PROBLEM STATEMENT
Find the string "with" in the entries and copy each line that has it.
###
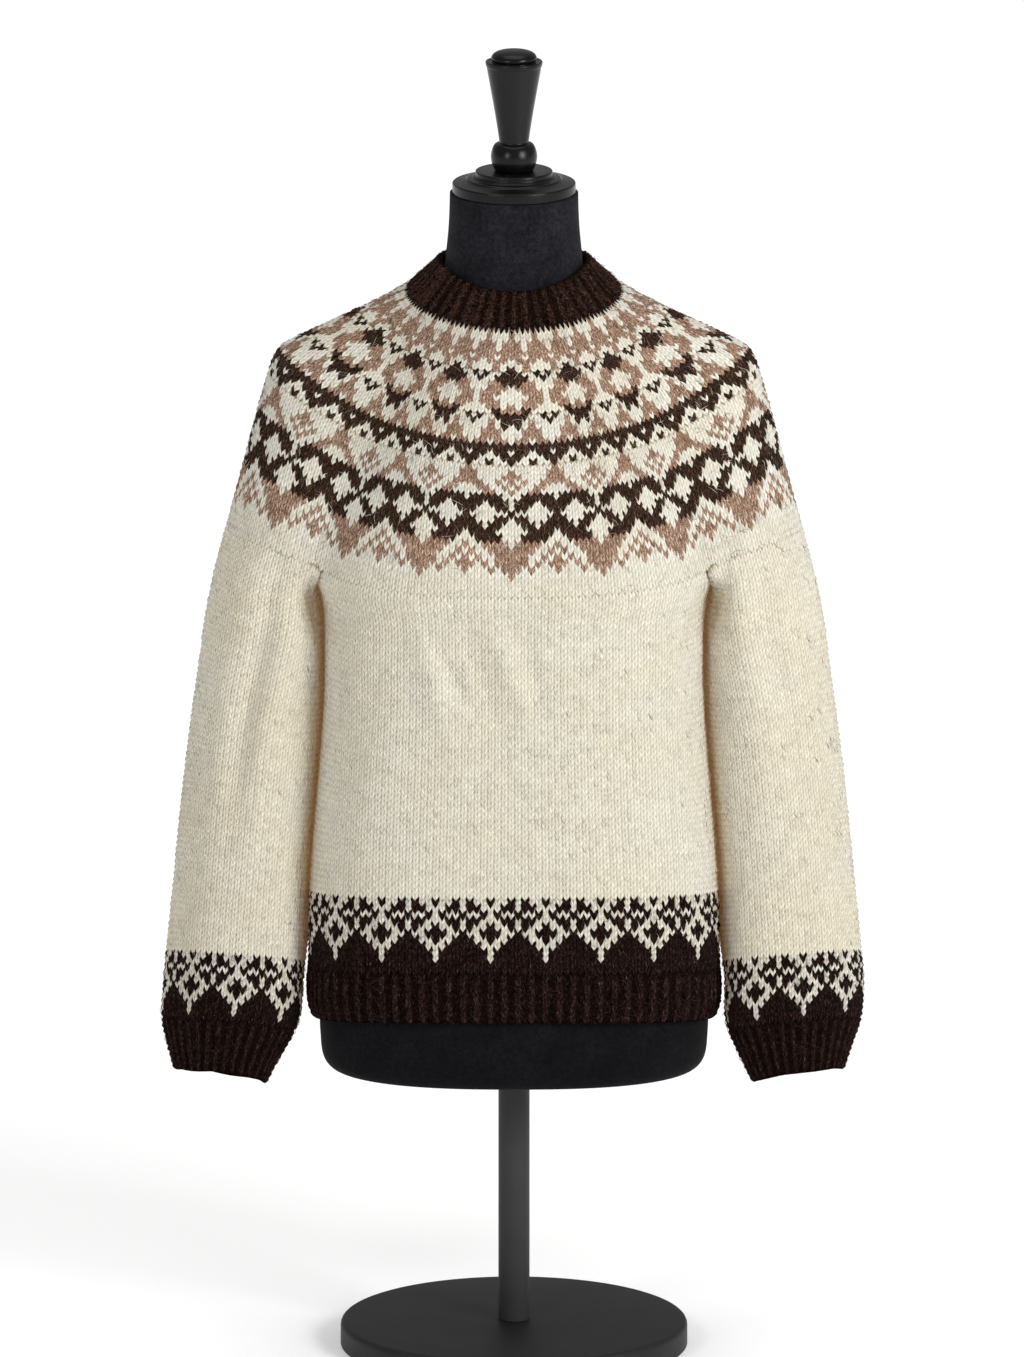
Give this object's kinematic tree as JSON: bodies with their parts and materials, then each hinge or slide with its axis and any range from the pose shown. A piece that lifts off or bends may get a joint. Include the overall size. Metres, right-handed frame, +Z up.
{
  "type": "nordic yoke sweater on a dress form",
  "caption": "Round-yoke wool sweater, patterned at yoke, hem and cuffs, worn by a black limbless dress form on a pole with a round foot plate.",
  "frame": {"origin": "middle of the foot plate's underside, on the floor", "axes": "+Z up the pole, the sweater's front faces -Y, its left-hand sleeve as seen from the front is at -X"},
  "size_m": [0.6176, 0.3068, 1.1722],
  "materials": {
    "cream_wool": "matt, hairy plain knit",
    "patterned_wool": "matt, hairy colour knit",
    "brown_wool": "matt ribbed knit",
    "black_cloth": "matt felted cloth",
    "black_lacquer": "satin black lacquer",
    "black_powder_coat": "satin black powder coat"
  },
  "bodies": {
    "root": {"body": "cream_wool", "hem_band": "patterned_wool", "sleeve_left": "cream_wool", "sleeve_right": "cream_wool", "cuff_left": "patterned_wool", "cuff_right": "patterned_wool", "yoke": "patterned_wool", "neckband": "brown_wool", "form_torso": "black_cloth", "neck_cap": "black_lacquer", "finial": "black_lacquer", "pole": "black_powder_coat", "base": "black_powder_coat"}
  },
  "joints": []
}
###
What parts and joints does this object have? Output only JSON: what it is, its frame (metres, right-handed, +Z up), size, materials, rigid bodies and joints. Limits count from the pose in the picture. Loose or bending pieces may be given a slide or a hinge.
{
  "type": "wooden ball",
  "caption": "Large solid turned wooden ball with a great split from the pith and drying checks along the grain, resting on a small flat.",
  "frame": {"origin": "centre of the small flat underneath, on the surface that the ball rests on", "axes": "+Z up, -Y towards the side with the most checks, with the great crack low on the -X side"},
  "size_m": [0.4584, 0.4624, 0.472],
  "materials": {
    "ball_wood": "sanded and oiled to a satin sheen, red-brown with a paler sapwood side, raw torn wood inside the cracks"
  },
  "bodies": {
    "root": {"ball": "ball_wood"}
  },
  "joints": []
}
###
RESULT FOR THIS EXERCISE
Give this object's kinematic tree as JSON: bodies with their parts and materials, then each hinge or slide with its axis and any range from the pose shown. A piece that lifts off or bends may get a joint. Include the overall size. Metres, right-handed frame, +Z up.
  "caption": "Round-yoke wool sweater, patterned at yoke, hem and cuffs, worn by a black limbless dress form on a pole with a round foot plate.",
  "caption": "Large solid turned wooden ball with a great split from the pith and drying checks along the grain, resting on a small flat.",
  "frame": {"origin": "centre of the small flat underneath, on the surface that the ball rests on", "axes": "+Z up, -Y towards the side with the most checks, with the great crack low on the -X side"},
    "ball_wood": "sanded and oiled to a satin sheen, red-brown with a paler sapwood side, raw torn wood inside the cracks"